Didn't Gygax originally intend falling damage to be cumulative, such that a fall of 30' feet did 6d6 damage (1d6 for 10', 2d6 for 20', 3d6 for 30') instead of 3d6?

Personally, that would be about the level of damage I'd like to see for the game, assuming characters of about 5 hp/level - and still putting it on the heroic scale in my eyes.
 

This is definitely something that needs to be set on a dial for how it should be handled - (super)heroic, "normal", gritty or perhaps deadly.

Didn't Gygax originally intend falling damage to be cumulative, such that a fall of 30' feet did 6d6 damage (1d6 for 10', 2d6 for 20', 3d6 for 30') instead of 3d6?

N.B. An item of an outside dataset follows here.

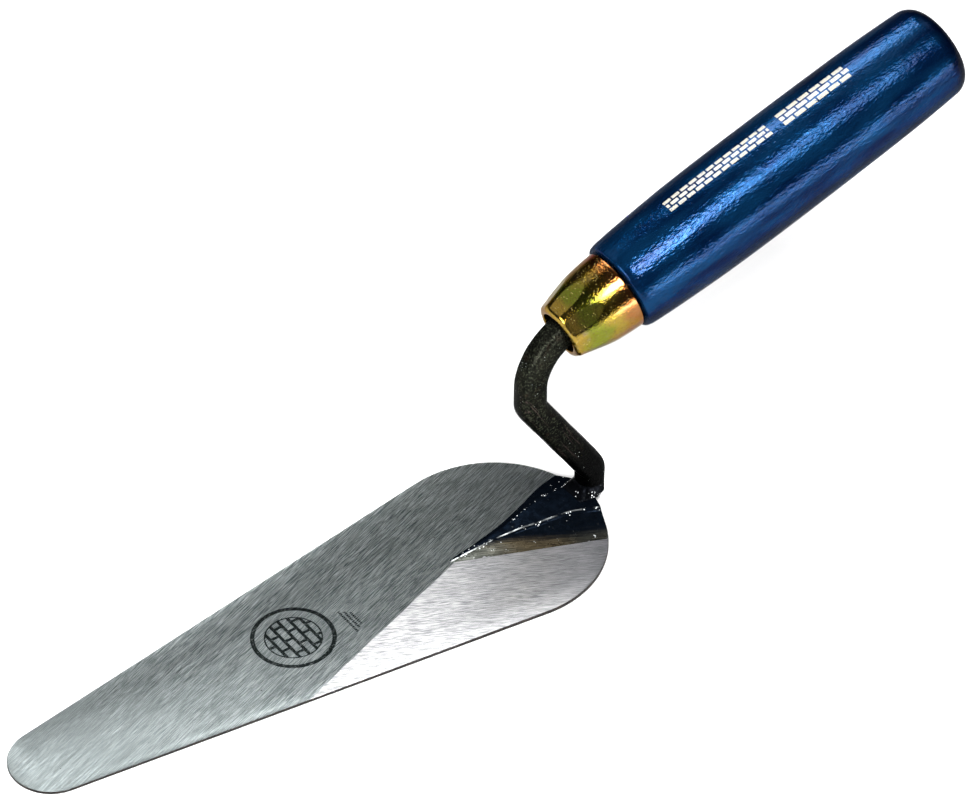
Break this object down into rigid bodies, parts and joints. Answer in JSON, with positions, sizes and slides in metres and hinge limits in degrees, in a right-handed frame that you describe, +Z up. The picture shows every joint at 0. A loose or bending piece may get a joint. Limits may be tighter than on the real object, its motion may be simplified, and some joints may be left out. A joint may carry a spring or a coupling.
{
  "type": "brick trowel",
  "caption": "Small tongue-bladed masonry trowel: ground steel blade, S-bent neck, faceted ferrule and turned wooden handle.",
  "frame": {"origin": "centre of the blade's round heel, on the flat underside of the blade", "axes": "+X along the tool from the blade's tip towards the handle's butt, +Z up from the sole through the blade, +Y completing a right-handed frame, to the right when looking from the handle towards the tip"},
  "size_m": [0.2642, 0.054, 0.1],
  "materials": {
    "ground_steel": "ground bright steel with fine straight grinding lines",
    "black_steel": "black forged steel, satin, with forge scale",
    "weld_steel": "rough black weld metal with bright specks",
    "yellow_zinc": "yellow zinc plated steel, glossy and iridescent",
    "blue_lacquer": "hardwood under deep blue gloss lacquer"
  },
  "bodies": {
    "root": {"blade": "ground_steel", "neck": "black_steel", "root_weld": "weld_steel", "ferrule": "yellow_zinc", "handle": "blue_lacquer"}
  },
  "joints": []
}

Personally, that would be about the level of damage I'd like to see for the game, assuming characters of about 5 hp/level - and still putting it on the heroic scale in my eyes.


Even with accelerating d6s, you can roll a lot of 1s and 2s and have PCs survive regularly. Especially at low altitude and high levels. Survival chance means a survival chance. D&D rarely does "normal lethal" and "gritty lethal" using the base rules once you get to higher levels unless you have "You die" or "Bagful of damage dice" rules.